I think this could be "solved" on client side. On Reddit you could (can? Idk) merge various subs to a single view, maybe clients like Memmy could do the same.

[–] mtcerio@lemmy.world 3 points 1 year ago (3 children)

Merging multiple communities like in a Reddit multisub would not solve the issue of duplicated posts in one's feed.

[–] dmention7@lemm.ee 4 points 1 year ago (1 children)

Honest question: How do you currently deal with multiple news outlets reporting on the same story?

[–] mtcerio@lemmy.world 1 points 1 year ago (1 children)

That's precisely why Reddit and Lemmy exist, they are content aggregators and people sort out the best content and comments by voting. If you are trying to make the point that I should deal with multiple duplicates posts on Lemmy in the same way I deal with multiple news outlets, then your point is equivalent to say that Lemmy is useless.

[–] dmention7@lemm.ee 2 points 1 year ago* (last edited 1 year ago) (1 children)

people sort out the best content and comments by voting

Which is exactly what will happen with "duplicate" communities.

If you are trying to make the point that I should deal with multiple duplicates posts on Lemmy in the same way I deal with multiple news outlets, then your point is equivalent to say that Lemmy is useless.

Lmao hyperbole much? My point is that you presumably don't go complaining to the aether about the fact that your news feed is cluttered by CNN, WaPo, Vox, CNBC, etc all reporting on the Crimean bridge being blown up.
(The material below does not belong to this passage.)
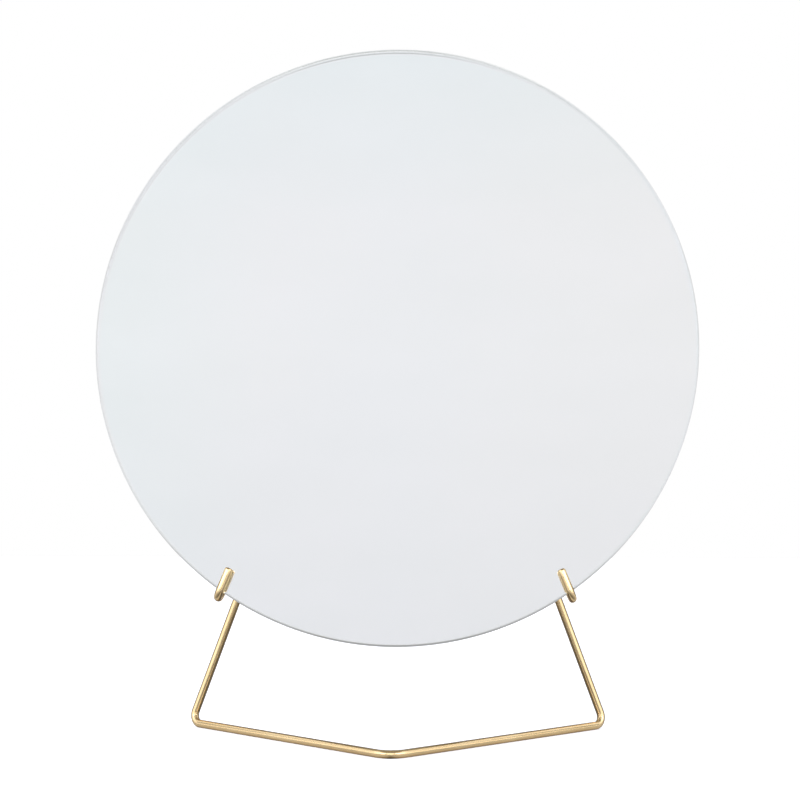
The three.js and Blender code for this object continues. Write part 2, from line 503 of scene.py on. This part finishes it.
def make_glass():
    edge = [
        Vector((0, 0)),
        Vector((MIRROR_RADIUS - GLASS_ARRIS, 0)),
        Vector((MIRROR_RADIUS, GLASS_ARRIS)),
        Vector((MIRROR_RADIUS, GLASS_THICKNESS - GLASS_ARRIS)),
        Vector((MIRROR_RADIUS - GLASS_ARRIS, GLASS_THICKNESS)),
        Vector((0, GLASS_THICKNESS)),
    ]
    glass = disc("glass", round_corners(edge, ARRIS_ROUNDING))
    clear = glass_material("glass_face", CLEAR_ROUGHNESS, (14, 14, 40), 1.0, CLEAR_TINTS)
    ground = glass_material(
        "glass_edge", GROUND_ROUGHNESS, (900, 900, 900), GROUND_CLEAR_SHARE, GROUND_TINTS)
    glass.data.materials.append(clear)
    glass.data.materials.append(ground)
    for face in glass.data.polygons:
        outward = face.normal - mirror_back * face.normal.dot(mirror_back)
        face.material_index = 1 if outward.length > FLAT_EDGE_OUTWARD else 0
    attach(glass, "mirror")
    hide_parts("glass_disc")


def make_layer(name, radius, front, back, rounding, material, node):
    profile = [Vector((0, front)), Vector((radius, front)), Vector((radius, back)), Vector((0, back))]
    layer = disc(name, round_corners(profile, rounding))
    layer.data.materials.append(material)
    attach(layer, "mirror")
    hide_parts(node)


rod = make_rod()
rod.data.materials.append(brass_material())
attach(rod, "stand")
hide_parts("wire_stand")

make_glass()
make_layer("silver_coat", SILVER_RADIUS, SILVER_FRONT, SILVER_BACK, SILVER_ROUNDING,
           silver_material(), "silver_layer")
make_layer("safety_film", FILM_RADIUS, FILM_FRONT, FILM_BACK, FILM_ROUNDING,
           film_material(), "backing_film")


# ---- Studio ----


def mix_shaders(n, factor, first, second):
    node = n.add("ShaderNodeMixShader")
    for key, value in enumerate((factor, first, second)):
        n.set(node, key, value)
    return node.outputs["Shader"]


def beside_arms(n, coord):
    """1 on a pale strip of painted light along the outer side of each arm of the stand's base, 0 off it."""
    folded = n.vector_math("ABSOLUTE", n.stretched(coord, (1, 0, 0)))
    on_right = n.vector_math("ADD", folded, n.stretched(coord, (0, 1, 0)))
    arm = Vector((CORNER_X, CORNER_Y - VERTEX_Y, 0)).normalized()
    outward = n.vector_math("DOT_PRODUCT", on_right, (arm.y, -arm.x, 0))
    start = -arm.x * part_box("wire_stand")[0].y
    inner = n.span(outward, start, start + PAINTED_STRIP_SOFT_EDGE)
    outer = n.span(outward, start + PAINTED_STRIP_WIDTH, start + PAINTED_STRIP_OUTER_EDGE, 1, 0)
    return n.math("MULTIPLY", inner, outer)


def floor_material():
    """Pale to the eye. Metal sees a grey floor with a painted shadow around the object and pale strips of
    painted light beside the arms, and glass one that greys far in front.
    """
    n = Nodes(bpy.data.materials.new("studio_floor"))
    coord = n.add("ShaderNodeTexCoord").outputs["Object"]
    distance = n.vector_math("LENGTH", coord)
    place = n.add("ShaderNodeSeparateXYZ", Vector=coord).outputs
    path = n.add("ShaderNodeLightPath").outputs

    n.set(n.shader, "Base Color", n.mix(n.noise(coord, 3.0), *FLOOR_TONES))
    n.set(n.shader, "Roughness", 0.9)
    n.set(n.shader, "Emission Color", WHITE)
    glow = n.span(distance, *FLOOR_GLOW_REACH, FLOOR_GLOW, FAR_FLOOR_GLOW)
    n.set(n.shader, "Emission Strength", glow)

    # A painted shadow darkens the floor that metal sees within reach of the object.
    table_with_painted_shadow = n.mix(n.span(distance, *PAINTED_SHADOW_REACH), TABLE_NEAR_PAINTED_SHADOW, TABLE_FAR)
    # Pale strips of painted light beside the arms, for metal to reflect.
    to_metal = n.add("ShaderNodeBsdfDiffuse", Color=n.mix(beside_arms(n, coord), table_with_painted_shadow, PAINTED_STRIP_LIGHT))

    aside = n.span(n.math("ABSOLUTE", place["X"]), *GLASS_TABLE_SIDE)
    far_front = n.mix(aside, GLASS_TABLE_FAR, GLASS_TABLE)
    front = n.mix(n.span(place["Y"], *GLASS_TABLE_FRONT), far_front, GLASS_TABLE)
    whole = n.mix(n.span(place["Y"], *GLASS_TABLE_BACK), front, WHITE)
    to_glass = n.add("ShaderNodeEmission", Color=whole)

    sent = mix_shaders(n, path["Is Transmission Ray"], to_metal.outputs[0], to_glass.outputs[0])
    seen = mix_shaders(n, path["Is Camera Ray"], sent, n.shader.outputs["BSDF"])
    n.set(n.output, "Surface", seen)
    return n.owner


def wall_material():
    """White to the eye and through glass, and dim to metal."""
    n = Nodes(bpy.data.materials.new("studio_wall"))
    path = n.add("ShaderNodeLightPath").outputs
    plain = n.math("MAXIMUM", path["Is Camera Ray"], path["Is Transmission Ray"])
    glow = n.add("ShaderNodeEmission", Color=WHITE, Strength=n.span(plain, 0, 1, WALL_GLOW, 1.0))
    n.set(n.output, "Surface", glow.outputs["Emission"])
    return n.owner


def make_backdrop():
    """A pale floor that curves up into a wall behind the object."""
    bend_start = BACKDROP_BACK - BACKDROP_BEND
    outline = [(BACKDROP_FRONT, 0.0), (bend_start, 0.0)]
    for step in range(1, BACKDROP_BEND_STEPS + 1):
        angle = math.pi / 2 * step / BACKDROP_BEND_STEPS
        outline.append((bend_start + BACKDROP_BEND * math.sin(angle), BACKDROP_BEND * (1 - math.cos(angle))))
    outline.append((BACKDROP_BACK, BACKDROP_HEIGHT))
    verts = [(x, y, z) for y, z in outline for x in (-BACKDROP_HALF_WIDTH, BACKDROP_HALF_WIDTH)]
    faces = [(2 * i, 2 * i + 1, 2 * i + 3, 2 * i + 2) for i in range(len(outline) - 1)]
    backdrop = add_mesh("studio_floor", verts, faces, smooth_from=math.radians(40))
    backdrop.data.materials.append(floor_material())
    backdrop.data.materials.append(wall_material())
    for face in backdrop.data.polygons:
        face.material_index = 0 if face.index == 0 else 1


def make_scrim():
    """The bright wall behind the camera, which the mirror reflects. Its tint drifts a little."""
    low, high = SCRIM_HEIGHTS
    verts = [(x, SCRIM_PLACE, z) for z in (low, high) for x in (-SCRIM_HALF_WIDTH, SCRIM_HALF_WIDTH)]
    scrim = add_mesh("studio_scrim", verts, [(0, 1, 3, 2)])
    n = Nodes(bpy.data.materials.new("studio_scrim"))
    place = n.add("ShaderNodeSeparateXYZ", Vector=n.add("ShaderNodeTexCoord").outputs["Object"]).outputs
    lower = n.mix(n.span(place["Z"], *SCRIM_LOW_HEIGHTS), SCRIM_LOW, SCRIM_MIDDLE)
    upward = n.mix(n.span(place["Z"], *SCRIM_HIGH_HEIGHTS), lower, SCRIM_HIGH)
    left = n.mix(n.span(place["X"], *SCRIM_LEFT_SPAN), SCRIM_LEFT, WHITE)
    across = n.mix(n.span(place["X"], *SCRIM_RIGHT_SPAN), left, SCRIM_RIGHT)
    glow = n.add("ShaderNodeEmission", Strength=1.0, Color=n.mix(1.0, upward, across, "MULTIPLY"))
    n.set(n.output, "Surface", glow.outputs["Emission"])
    scrim.data.materials.append(n.owner)
    scrim.visible_camera = False


def area_light(name, place, target, size, power, colour):
    """A soft light that neither the camera nor the glass sees."""
    data = bpy.data.lights.new(name, "AREA")
    data.shape = "RECTANGLE"
    data.size, data.size_y = size
    data.energy = power
    data.color = colour
    light = bpy.data.objects.new(name, data)
    light.location = place
    light.rotation_euler = (Vector(target) - Vector(place)).to_track_quat("-Z", "Y").to_euler()
    light.visible_camera = False
    light.visible_transmission = False
    bpy.context.scene.collection.objects.link(light)


def make_camera():
    data = bpy.data.cameras.new("camera")
    data.lens = CAMERA_LENS
    data.clip_end = 50
    camera = bpy.data.objects.new("camera", data)
    camera.location = Vector(CAMERA_PLACE) * MM + Vector((0, mirror_centre.y, 0))
    camera.rotation_euler = (math.radians(90 - CAMERA_DIP), 0, math.radians(CAMERA_TURN))
    bpy.context.scene.collection.objects.link(camera)
    bpy.context.scene.camera = camera


def make_world():
    """White to the camera. Metal sees a dim room, glass a pale one with grey sides and a darker ceiling."""
    n = Nodes(bpy.data.worlds.new("studio"))
    facing = n.add("ShaderNodeSeparateXYZ", Vector=n.add("ShaderNodeTexCoord").outputs["Generated"]).outputs
    to_metal = n.mix(n.span(facing["Y"], *ROOM_TURN), ROOM_FRONT, ROOM_BACK)
    sideways = n.span(n.math("ABSOLUTE", facing["X"]), *SIDES_FROM)
    front = n.mix(sideways, SCRIM_MIDDLE, SIDES)
    around = n.mix(n.span(facing["Y"], *BACK_FROM), front, WHITE)
    to_glass = n.mix(n.span(facing["Z"], *CEILING_FROM), around, CEILING)
    path = n.add("ShaderNodeLightPath").outputs
    sent = n.mix(path["Is Transmission Ray"], to_metal, to_glass)
    n.set(n.shader, "Color", n.mix(path["Is Camera Ray"], sent, WHITE))
    bpy.context.scene.world = n.owner


make_backdrop()
make_scrim()
for light in LIGHTS:
    area_light(*light, SOFTBOX_COLOUR)
area_light(*BACK_LIGHT, (1, 1, 1))
make_camera()
make_world()
bpy.context.scene.view_settings.view_transform = "Standard"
You read multiple articles for perspective, or focus on the outlet you feel is more valuable and filter out the rest.

Lemmy is a platform for people to create and join communities freely, not a too-down service to actively collate and condense topics. If that makes it useless to you, then maybe you're looking for a different platform honestly.

[–] mtcerio@lemmy.world 1 points 1 year ago

I get your points. Thanks.

[–] stooovie@lemmy.world 2 points 1 year ago (1 children)

That looks like something that could be done on client as well, doesn't it? I don't know if posts have UUIDs or something but maybe it can be done.

[–] mtcerio@lemmy.world 1 points 1 year ago

The problem is that posts may be exactly on the same trending topic, but not exactly the same. They could link to two different news sources for essentially the same news item. Or they could be a text or an image post about the same. Reddit mods would usually remove this kind of soft duplication within the same sub, and instead encourage to comment to one single post.

[–] lastunusedusername2@sh.itjust.works 2 points 1 year ago (1 children)

Nothing solved that problem on Reddit either =]

[–] mtcerio@lemmy.world 1 points 1 year ago

The way I use multis in Reddit is to create bigger topics, and I rarely see duplicated posts. For example, in Reddit I do not have a multi for subs /r/android1, /r/android2, /r/android3. However, I have a multi for mobile OSs, grouping /r/android and /r/iOS. Rarely do I see duplication.